* SUPPLIED INFORMATION:
--------------------

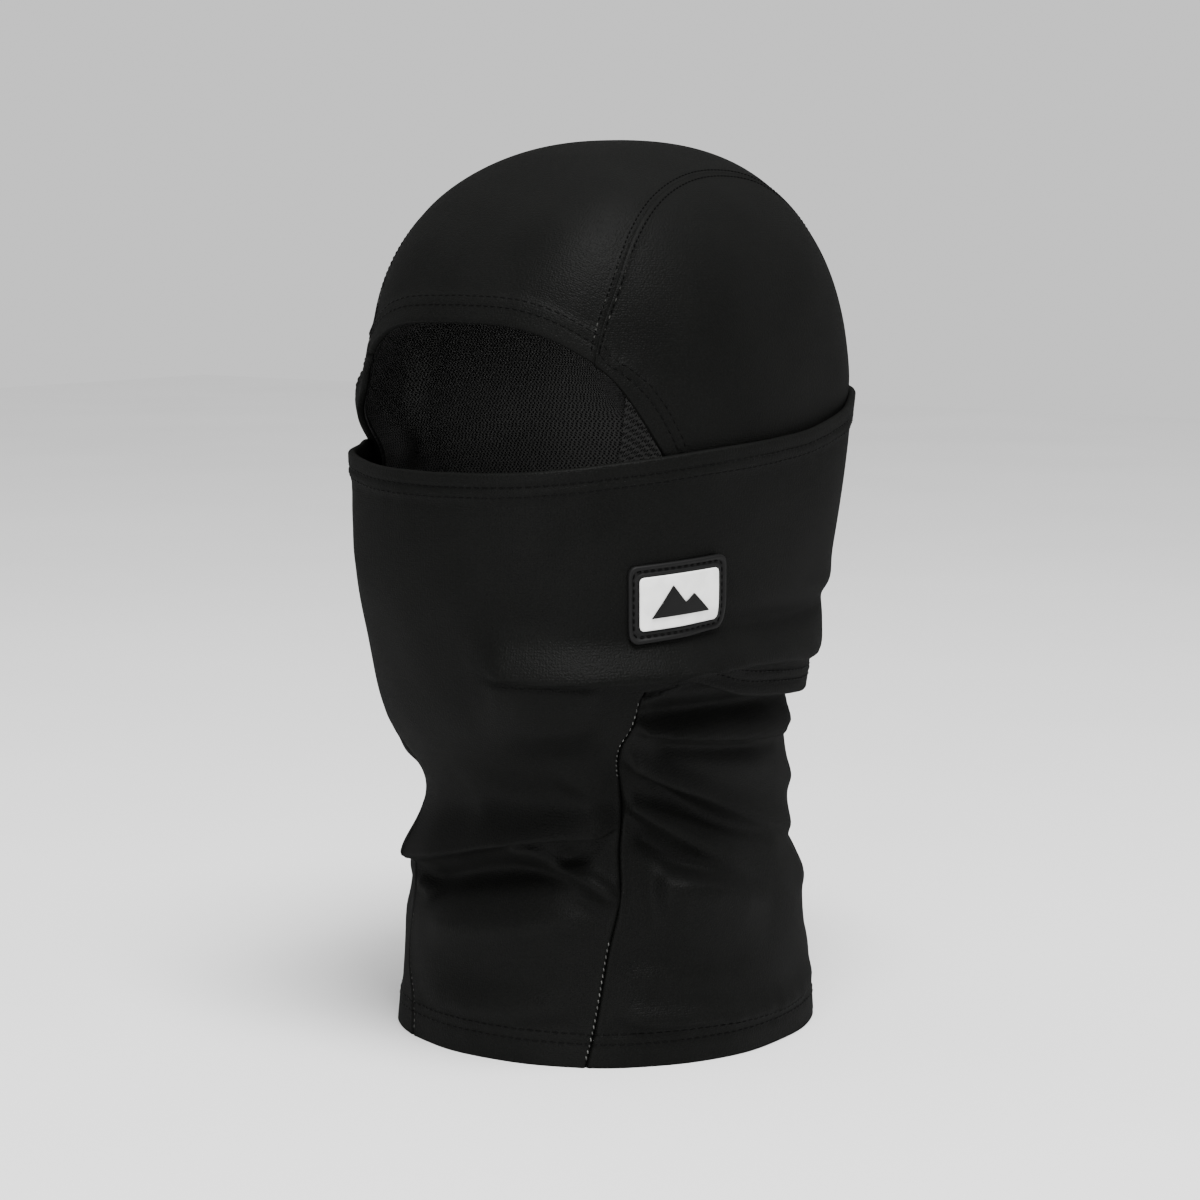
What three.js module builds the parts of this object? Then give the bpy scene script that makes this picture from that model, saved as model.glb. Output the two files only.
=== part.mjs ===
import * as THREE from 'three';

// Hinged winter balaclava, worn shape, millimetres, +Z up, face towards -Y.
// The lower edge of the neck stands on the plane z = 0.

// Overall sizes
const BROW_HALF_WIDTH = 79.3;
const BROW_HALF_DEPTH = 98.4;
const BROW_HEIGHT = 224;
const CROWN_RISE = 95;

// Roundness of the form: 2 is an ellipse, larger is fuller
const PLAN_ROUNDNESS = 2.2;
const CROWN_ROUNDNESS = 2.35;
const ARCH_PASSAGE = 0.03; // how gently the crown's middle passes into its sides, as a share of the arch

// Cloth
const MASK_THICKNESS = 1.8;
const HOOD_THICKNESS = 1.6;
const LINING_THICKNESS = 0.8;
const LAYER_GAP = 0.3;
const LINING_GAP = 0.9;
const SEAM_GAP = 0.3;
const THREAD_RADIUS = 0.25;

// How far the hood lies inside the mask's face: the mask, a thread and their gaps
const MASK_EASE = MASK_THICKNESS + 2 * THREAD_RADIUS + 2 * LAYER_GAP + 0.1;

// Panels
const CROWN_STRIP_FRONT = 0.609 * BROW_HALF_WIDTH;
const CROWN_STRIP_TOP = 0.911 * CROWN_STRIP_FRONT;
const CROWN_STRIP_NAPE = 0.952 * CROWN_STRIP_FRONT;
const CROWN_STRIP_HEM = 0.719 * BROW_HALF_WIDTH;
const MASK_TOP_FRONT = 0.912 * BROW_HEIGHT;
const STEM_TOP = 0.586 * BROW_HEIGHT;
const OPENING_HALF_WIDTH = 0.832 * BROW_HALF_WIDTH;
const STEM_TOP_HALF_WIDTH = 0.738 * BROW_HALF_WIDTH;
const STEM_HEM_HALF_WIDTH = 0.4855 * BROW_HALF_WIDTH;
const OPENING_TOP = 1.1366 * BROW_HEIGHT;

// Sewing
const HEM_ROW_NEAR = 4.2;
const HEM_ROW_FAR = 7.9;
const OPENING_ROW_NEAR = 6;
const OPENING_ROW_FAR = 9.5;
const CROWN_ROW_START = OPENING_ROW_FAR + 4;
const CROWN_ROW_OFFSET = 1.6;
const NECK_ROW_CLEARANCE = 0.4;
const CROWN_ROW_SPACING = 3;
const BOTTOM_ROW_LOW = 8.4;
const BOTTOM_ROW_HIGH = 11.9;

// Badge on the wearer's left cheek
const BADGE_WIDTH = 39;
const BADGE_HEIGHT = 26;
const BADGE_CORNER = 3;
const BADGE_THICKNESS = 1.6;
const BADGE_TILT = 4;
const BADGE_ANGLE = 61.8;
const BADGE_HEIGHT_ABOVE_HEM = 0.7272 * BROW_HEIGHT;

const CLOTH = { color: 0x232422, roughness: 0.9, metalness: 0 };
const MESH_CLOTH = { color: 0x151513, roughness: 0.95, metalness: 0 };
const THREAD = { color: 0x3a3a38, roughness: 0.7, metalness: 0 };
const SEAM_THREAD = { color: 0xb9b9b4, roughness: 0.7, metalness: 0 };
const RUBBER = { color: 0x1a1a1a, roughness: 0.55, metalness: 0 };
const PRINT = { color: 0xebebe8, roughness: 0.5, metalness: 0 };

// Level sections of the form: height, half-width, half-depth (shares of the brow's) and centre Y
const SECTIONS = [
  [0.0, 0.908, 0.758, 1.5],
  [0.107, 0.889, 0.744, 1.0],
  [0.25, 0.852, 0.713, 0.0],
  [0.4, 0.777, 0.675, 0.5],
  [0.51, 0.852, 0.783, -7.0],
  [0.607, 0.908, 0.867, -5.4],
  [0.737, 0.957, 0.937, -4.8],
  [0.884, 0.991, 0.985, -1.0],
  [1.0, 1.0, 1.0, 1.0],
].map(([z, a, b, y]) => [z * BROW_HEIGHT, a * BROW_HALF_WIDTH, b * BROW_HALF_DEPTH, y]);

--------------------

* SET EXERCISE:
Return only the lines spanning from the first line of the material through the line with "const MASK_EASE = MASK_THICKNESS", copied exactly, both ends kept.

* FINISHED TASK:
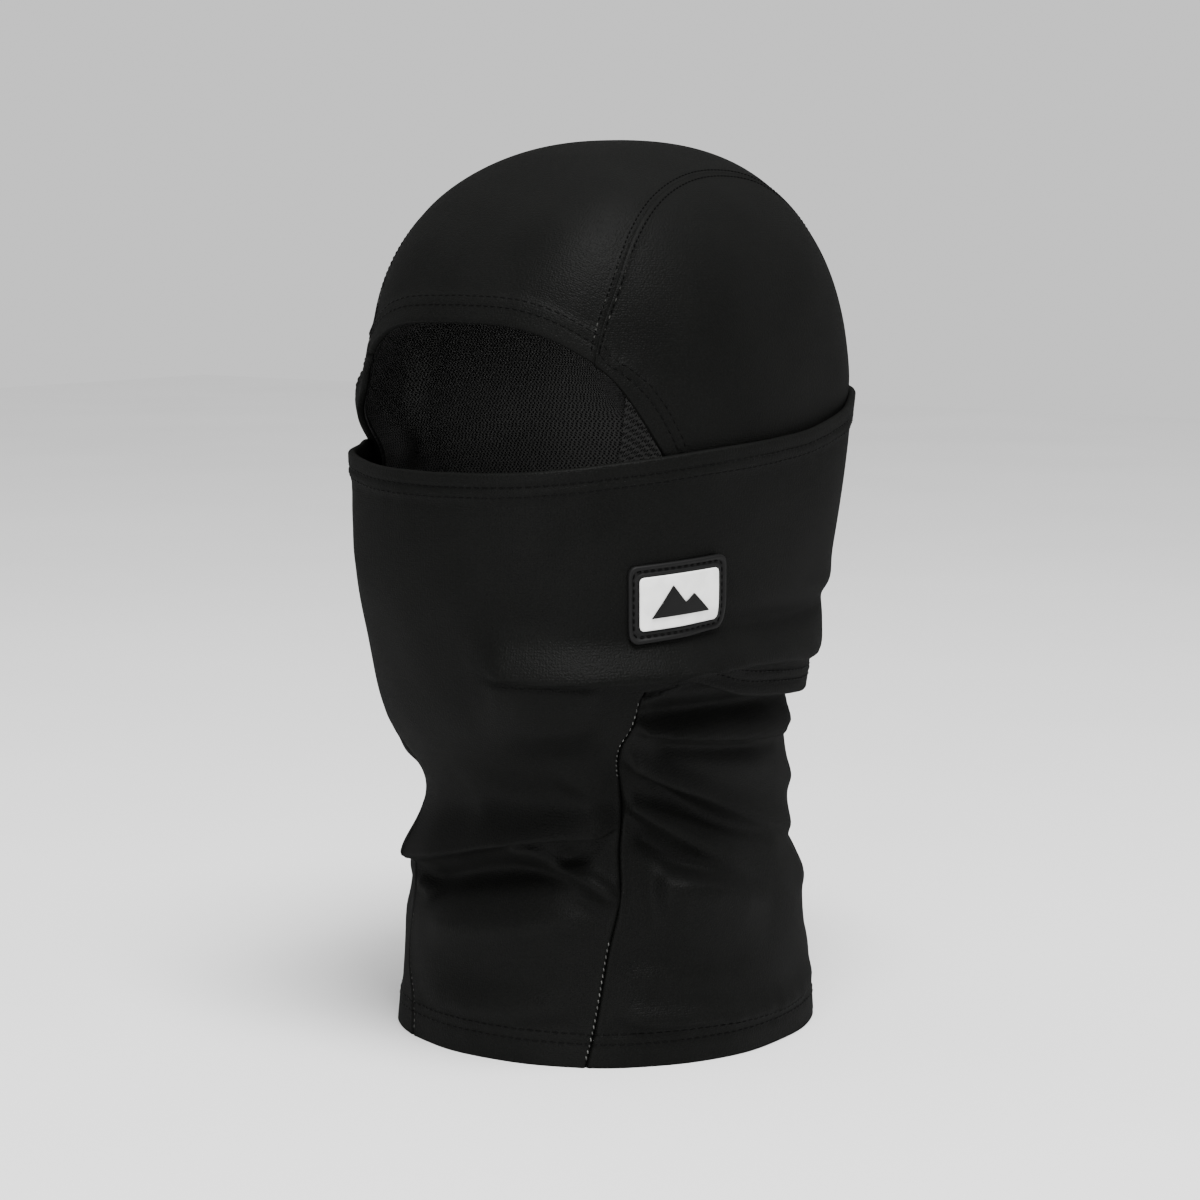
What three.js module builds the parts of this object? Then give the bpy scene script that makes this picture from that model, saved as model.glb. Output the two files only.
=== part.mjs ===
import * as THREE from 'three';

// Hinged winter balaclava, worn shape, millimetres, +Z up, face towards -Y.
// The lower edge of the neck stands on the plane z = 0.

// Overall sizes
const BROW_HALF_WIDTH = 79.3;
const BROW_HALF_DEPTH = 98.4;
const BROW_HEIGHT = 224;
const CROWN_RISE = 95;

// Roundness of the form: 2 is an ellipse, larger is fuller
const PLAN_ROUNDNESS = 2.2;
const CROWN_ROUNDNESS = 2.35;
const ARCH_PASSAGE = 0.03; // how gently the crown's middle passes into its sides, as a share of the arch

// Cloth
const MASK_THICKNESS = 1.8;
const HOOD_THICKNESS = 1.6;
const LINING_THICKNESS = 0.8;
const LAYER_GAP = 0.3;
const LINING_GAP = 0.9;
const SEAM_GAP = 0.3;
const THREAD_RADIUS = 0.25;

// How far the hood lies inside the mask's face: the mask, a thread and their gaps
const MASK_EASE = MASK_THICKNESS + 2 * THREAD_RADIUS + 2 * LAYER_GAP + 0.1;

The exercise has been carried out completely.